Thanks, they are removed.


----------



## corazone (Jan 27, 2022)

I have failed in my quest.

I will keep an eye on the future driver updates and hopefully come back.

Just a quick question 
I saw that thinkpads are well supported, that means any model even the newer ones or older?

I will buy it if it means I can run FreeBSD on laptop, really got sick of Linux.

Thank you all once again for all the help.


----------



## Fuzzbox (Jan 27, 2022)

corazone said:


> I saw that thinkpads are well supported, that means any model even the newer ones or older?

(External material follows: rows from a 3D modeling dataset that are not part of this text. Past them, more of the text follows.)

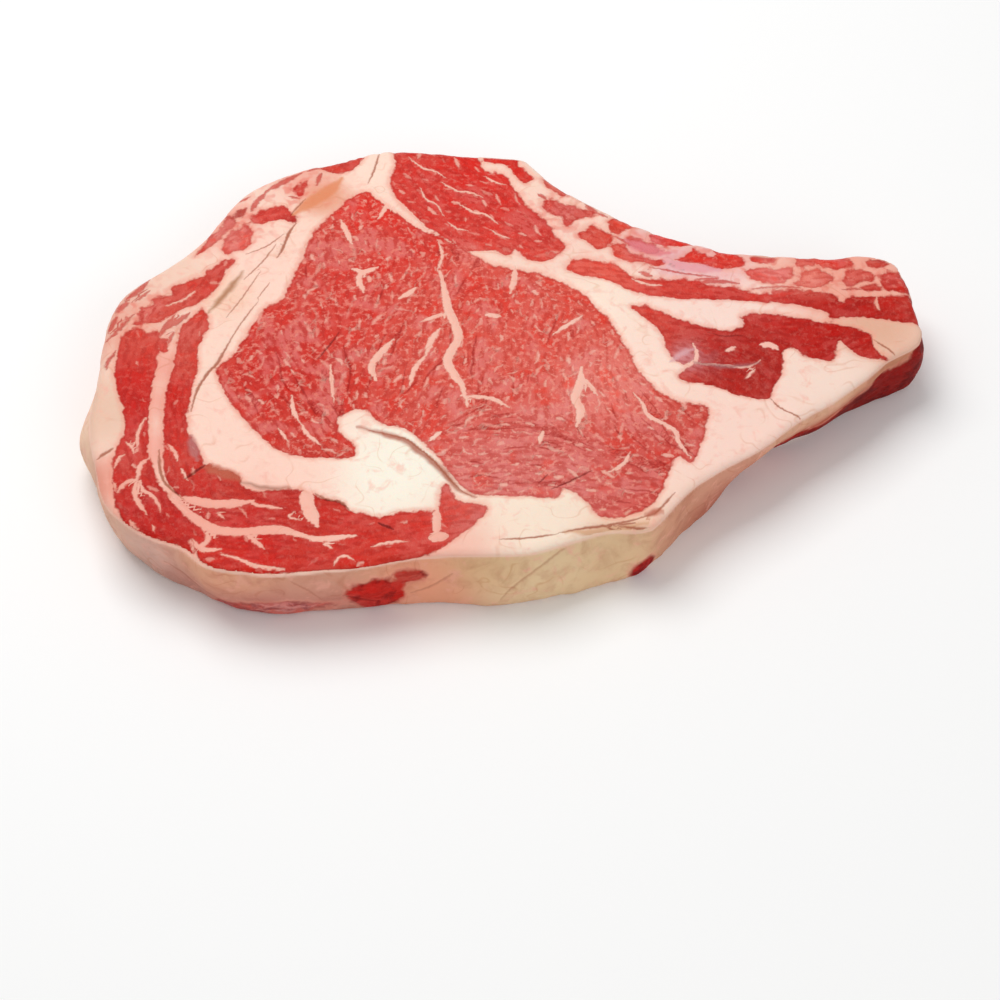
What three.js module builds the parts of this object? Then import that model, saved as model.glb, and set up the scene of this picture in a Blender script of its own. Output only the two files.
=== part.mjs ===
// A raw bone-in style rib steak, lying on its lower cut face.
//
// Millimetres, +Z up. The tail of the steak runs out along +X, the fat front edge faces -Y, and
// the flat lower face rests on Z = 0. The origin is the middle of the bounding box's floor.
//
// The steak is one piece of meat, so it is one closed solid: a flat base, a wall that leans and
// bulges as the outer fat does, a soft rounded rim, and an upper face with shallow swells.

import * as THREE from 'three';

// ---- driving dimensions -------------------------------------------------------------------

const THICKNESS = 21.5;          // between the two cut faces, before the swells
const RIM_ROUNDING = 2.4;        // soft edge between the upper face and the wall
const BASE_ROUNDING = 1.6;       // tighter edge under the weight of the meat
const BELLY_HEIGHT = 0.55;       // share of the height where the wall bulges most

const POINTS_AROUND = 160;       // samples of the outline
const RIM_STEPS = 3;             // rings on the rounded rim
const FACE_RINGS = 8;            // rings on the upper face, from the rim to the spine
const SPINE_REACH = 0.78;        // how far the innermost ring has gone towards the spine

const MEAT_COLOR = 0xc4483c;
const MEAT_ROUGHNESS = 0.45;

// The rim seen from above, counter-clockwise from the fat lobe at the left end. The third value
// is the overhang: how far the foot of the wall lies inside the rim, negative where it flares.
const OUTLINE = [
  // left end: the lobe of soft fat, then the front-left shoulder
  [-114.5, -6, 1], [-115, -18, 0], [-115.5, -28, 0], [-114, -38, 1], [-112, -47, 3],
  [-109, -57, 4], [-103, -64.5, 4.5], [-95, -69.5, 3], [-86.5, -72.5, 1.5],
  // front edge, a shallow step and then nearly straight
  [-80.5, -78.5, 4], [-71, -81.3, 3.5], [-61, -82.2, 3], [-50, -81, 2.5], [-38, -79.8, 2.5],
  [-27, -77, 1], [-15, -75.8, 0], [-4, -75.6, -1.5], [7, -74.4, -1], [17, -70, -2.5],
  [26, -66, -4], [33, -66.5, -1], [38.5, -66.5, 2.5],
  // heel: the front right corner turns back towards the tail over a hollow foot
  [43.5, -60.5, 1.5], [49.5, -53, 2], [59, -45.5, 4.5], [69, -38.6, 12], [75, -33.4, 14],
  [82, -27, 10], [90, -21.5, 8.5], [99, -13.5, 7.5], [107.5, -4.8, 4],
  // tail: the sawn end and its far edge
  [115.5, 0.8, 2.5], [118.2, 5, 2], [117, 15, 1.5], [115.5, 25, 1.5], [112.5, 34, 2],
  [107, 36.8, 2], [92, 36.3, 2], [77, 37, 2], [64, 38.8, 2], [52, 43, 2.5], [40, 48, 3],
  // back: a long slope up to the corner of the rib side
  [29, 55.2, 3], [19, 62.6, 2.5], [10, 71.5, 2], [5.5, 77.2, 1.5], [-2, 78.6, 1.5],
  // back edge over the top muscle, rounding down to the left end
  [-14, 79.4, 1.5], [-26, 81, 1.5], [-38, 80.8, 1.5], [-50, 77, 2], [-62, 73, 2],
  [-74, 67, 2], [-81.2, 58.5, 2], [-86, 48.6, 2.5], [-91, 40, 3], [-98.3, 32, 2.5],
  [-106, 25.2, 2], [-111, 19, 1.5], [-113.8, 8, 1.5],
];

// The middle line of the steak, from the left end to the tail; the rings of the upper face
// close in on it.
const SPINE = [[-88, -22], [-55, -8], [-15, 2], [30, 6], [70, 9], [104, 14]];

// Shallow hills and hollows of the upper face: middle, reach of the slope and height.
const FACE_SWELLS = [
  { x: 2, y: -6, reach: 42, height: 1.0 },        // the eye of the steak
  { x: -14, y: 58, reach: 20, height: 0.5 },      // the top muscle behind it
  { x: -100, y: -22, reach: 14, height: 0.6 },    // cap meat at the left end
  { x: -84, y: -6, reach: 9, height: -1.1 },      // the deep seam beside the eye
  { x: -78, y: 20, reach: 9, height: -0.8 },
  { x: 24, y: -66, reach: 13, height: -2.0 },     // soft fat slumping over the front edge
  { x: -84, y: -72, reach: 12, height: -1.0 },    // notch of the front-left shoulder
  { x: 104, y: 6, reach: 16, height: -1.0 },      // thin end of the tail
  { x: -72, y: 62, reach: 16, height: -1.2 },     // back edge, where the cap thins out
];

// Places where the wall bulges past the rim: middle, reach along the wall and how far.
const WALL_BULGES = [
  { x: -115, y: -24, reach: 14, out: 3.4 },       // the fat lobe
  { x: 10, y: -72, reach: 26, out: 1.6 },         // thick fat under the front edge
  { x: -62, y: -82, reach: 30, out: 0.9 },
  { x: 118, y: 8, reach: 14, out: 1.6 },          // the sawn end
  { x: -20, y: 80, reach: 40, out: 1.2 },
  { x: -98, y: 32, reach: 24, out: 1.3 },
];

// ---- the outline and its samples ------------------------------------------------------------

/** Falls from 1 at the middle of a swell or bulge to nearly 0 past twice its reach. */
function fade(dx, dy, reach) {
  return Math.exp(-(dx * dx + dy * dy) / (reach * reach));
}

/** Evenly spaced samples of the rim: plan position, inward direction, overhang and bulge. */
function sampleRim() {
  const knots = OUTLINE.map(([x, y, overhang]) => new THREE.Vector3(x, y, overhang));
  const curve = new THREE.CatmullRomCurve3(knots, true, 'centripetal');
  curve.arcLengthDivisions = 2000;
  const points = curve.getSpacedPoints(POINTS_AROUND).slice(0, POINTS_AROUND);
  return points.map((point, i) => {
    const before = points[(i + POINTS_AROUND - 1) % POINTS_AROUND];
    const after = points[(i + 1) % POINTS_AROUND];
    const along = new THREE.Vector2(after.x - before.x, after.y - before.y).normalize();
    let bulge = 0;
    for (const { x, y, reach, out } of WALL_BULGES) {
      bulge += out * fade(point.x - x, point.y - y, reach);
    }
    return { x: point.x, y: point.y, inX: -along.y, inY: along.x, overhang: point.z, bulge };
  });
}

/** Height of the upper face at a plan position. */
function faceHeight(x, y) {
  let z = THICKNESS;
  for (const { x: cx, y: cy, reach, height } of FACE_SWELLS) {
    z += height * fade(x - cx, y - cy, reach);
  }
  return z;
}

/** The point of the spine that is nearest to a plan position. */
function nearestOnSpine(x, y) {
  let best = null;
  for (let i = 0; i + 1 < SPINE.length; i++) {
    const [ax, ay] = SPINE[i];
    const [bx, by] = SPINE[i + 1];
    const dx = bx - ax;
    const dy = by - ay;
    const share = THREE.MathUtils.clamp(((x - ax) * dx + (y - ay) * dy) / (dx * dx + dy * dy), 0, 1);
    const px = ax + share * dx;
    const py = ay + share * dy;
    const distance = Math.hypot(x - px, y - py);
    if (!best || distance < best.distance) {
      best = { x: px, y: py, distance };
    }
  }
  return best;
}

// ---- rings of the wall and of the upper face -------------------------------------------------

/** Wall stations from the floor to just under the rim: height and inset for one sample. */
function wallStations(sample, top) {
  const shoulder = top - RIM_ROUNDING;
  const heights = [0, 0.35 * BASE_ROUNDING, BASE_ROUNDING];
  const rounding = [BASE_ROUNDING, 0.35 * BASE_ROUNDING, 0];
  for (const share of [0.25, 0.4, BELLY_HEIGHT, 0.72, 0.87]) {
    heights.push(share * top);
    rounding.push(0);
  }
  heights.push(shoulder);
  rounding.push(0);
  return heights.map((z, i) => {
    const level = z / shoulder;
    const lean = sample.overhang * (1 - level) ** 1.3;
    const swell = sample.bulge * Math.sin(Math.PI * level ** (Math.log(0.5) / Math.log(BELLY_HEIGHT)));
    return { z, inset: lean - swell + rounding[i] };
  });
}

/** One sample's points, from its foot on the floor, over the rim, to the innermost ring. */
function sectionThrough(sample) {
  const rimTop = faceHeight(sample.x, sample.y);
  const section = wallStations(sample, rimTop).map(({ z, inset }) => [
    sample.x + sample.inX * inset,
    sample.y + sample.inY * inset,
    z,
  ]);
  for (let i = 1; i <= RIM_STEPS; i++) {
    const turn = (i / RIM_STEPS) * (Math.PI / 2);
    const inset = RIM_ROUNDING * (1 - Math.cos(turn));
    const x = sample.x + sample.inX * inset;
    const y = sample.y + sample.inY * inset;
    section.push([x, y, faceHeight(x, y) - RIM_ROUNDING * (1 - Math.sin(turn))]);
  }
  const [startX, startY] = section[section.length - 1];
  const spine = nearestOnSpine(startX, startY);
  for (let i = 1; i <= FACE_RINGS; i++) {
    const share = SPINE_REACH * (i / FACE_RINGS);
    const x = THREE.MathUtils.lerp(startX, spine.x, share);
    const y = THREE.MathUtils.lerp(startY, spine.y, share);
    section.push([x, y, faceHeight(x, y)]);
  }
  return section;
}

/** Triangles that fill a ring of plan positions, counter-clockwise seen from above. */
function fillRing(ring) {
  const contour = ring.map(([x, y]) => new THREE.Vector2(x, y));
  return THREE.ShapeUtils.triangulateShape(contour, []);
}

// ---- the solid --------------------------------------------------------------------------------

/** The closed body of the steak, centred over its own bounding box's floor. */
function steakGeometry() {
  const sections = sampleRim().map(sectionThrough);
  const rings = sections[0].length;
  const positions = [];
  for (let ring = 0; ring < rings; ring++) {
    for (const section of sections) {
      positions.push(...section[ring]);
    }
  }

  const triangles = [];
  const at = (ring, i) => ring * POINTS_AROUND + (i % POINTS_AROUND);
  for (let ring = 0; ring + 1 < rings; ring++) {
    for (let i = 0; i < POINTS_AROUND; i++) {
      triangles.push(at(ring, i), at(ring, i + 1), at(ring + 1, i + 1));
      triangles.push(at(ring, i), at(ring + 1, i + 1), at(ring + 1, i));
    }
  }
  for (const [a, b, c] of fillRing(sections.map((section) => section[rings - 1]))) {
    triangles.push(at(rings - 1, a), at(rings - 1, b), at(rings - 1, c));
  }
  for (const [a, b, c] of fillRing(sections.map((section) => section[0]))) {
    triangles.push(at(0, c), at(0, b), at(0, a));
  }

  const geometry = new THREE.BufferGeometry();
  geometry.setAttribute('position', new THREE.Float32BufferAttribute(positions, 3));
  geometry.setIndex(triangles);
  geometry.computeBoundingBox();
  const middle = geometry.boundingBox.getCenter(new THREE.Vector3());
  geometry.translate(-middle.x, -middle.y, 0);
  geometry.computeVertexNormals();
  return geometry;
}

const meat = new THREE.MeshStandardMaterial({
  color: MEAT_COLOR,
  roughness: MEAT_ROUGHNESS,
  metalness: 0,
});

const steak = new THREE.Mesh(steakGeometry(), meat);
steak.name = 'steak';

const group = new THREE.Group();
group.add(steak);

export default group;
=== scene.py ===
"""A raw bone-in style rib steak on a plain studio floor.

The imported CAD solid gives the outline, the thickness and the place. A dense mesh is laid over
it, the muscles, fat seams, marbling and creases are worked out across its cut faces, that
relief is pressed into the mesh, and one procedural material shades it.

Places and sizes are in millimetres in the frame of the part. They become metres only where a
mesh, a lamp or the camera is made.
"""

import itertools
import math
from collections import namedtuple

import bmesh
import bpy
import numpy as np
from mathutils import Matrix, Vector


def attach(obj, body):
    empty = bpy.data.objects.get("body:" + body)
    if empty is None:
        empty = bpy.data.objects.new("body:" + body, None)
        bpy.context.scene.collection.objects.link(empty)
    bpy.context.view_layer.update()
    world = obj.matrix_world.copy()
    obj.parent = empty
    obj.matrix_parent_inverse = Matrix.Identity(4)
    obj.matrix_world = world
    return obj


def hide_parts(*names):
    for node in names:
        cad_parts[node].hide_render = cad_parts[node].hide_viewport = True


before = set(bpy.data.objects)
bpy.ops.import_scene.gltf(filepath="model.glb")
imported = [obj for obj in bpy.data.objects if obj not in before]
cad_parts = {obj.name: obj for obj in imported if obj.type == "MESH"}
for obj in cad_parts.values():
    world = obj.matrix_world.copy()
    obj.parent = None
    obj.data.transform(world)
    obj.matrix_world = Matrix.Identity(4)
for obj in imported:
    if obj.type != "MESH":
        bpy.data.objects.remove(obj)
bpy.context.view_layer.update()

# ---- driving sizes ----

MM = 0.001  # metres in a millimetre
WELD = 0.01  # gap up to which corners of the CAD solid are joined
VOXEL = 0.86  # spacing of the dense mesh
SOFTENING = 8  # rounds that melt the flat facets of the CAD solid
REACH = 12.0  # farthest that a loop is felt, and the distance that stands for far away
CURVE_STEPS = 5  # samples between two points of an outline or a stroke
TOP_EDGE = (0.35, 0.75)  # upward part of the normal where the wall turns into the upper face
BASE_EDGE = (0.8, 0.95)  # the same for the lower face, which the overhanging wall comes close to
UPPER_HALF = (-0.3, 0.3)  # the same between the patterns of the lower and the upper face
NEAR_SIDE = (0.2, 0.5)  # forward part of the normal where the wall faces the near side
BEHIND = (6.0, 22.0)  # Y where the look of the near wall gives way to that of the back wall
UNDERSIDE_WANDER = 5.0  # how far the pattern of the lower face strays from the upper one

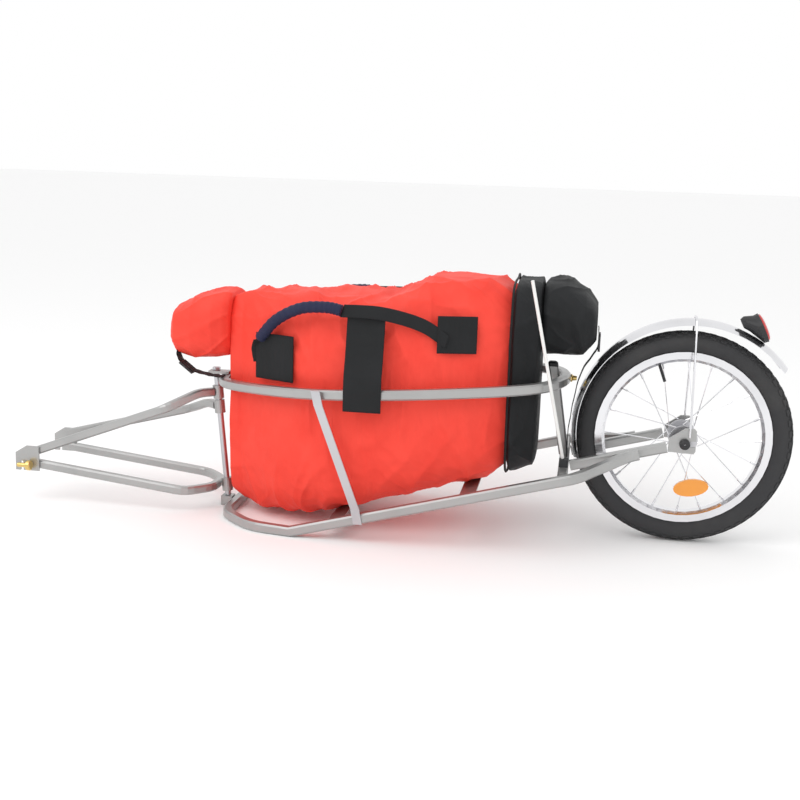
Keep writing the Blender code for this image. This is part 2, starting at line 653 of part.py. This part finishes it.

I've seen reports of good hardware support up to the 2019 generation of Thinkpads X, T and X1 series (if you don't expect bluetooth and wireless ac standard support, plus suspend/resume can be unreliable on some models).
The T450s is the most recent that I've personally tested : no problem. A X270 is on its way.


----------



## grahamperrin@ (Jan 28, 2022)

corazone said:


> … I saw that thinkpads are well supported, that means any model even the newer ones or older? …



Generally, not specific to any make or model: check that FreeBSD 13.0-RELEASE can boot. If not, future 13.1-RELEASE should work.


----------



## corazone (Jan 28, 2022)

Thank you guys.


----------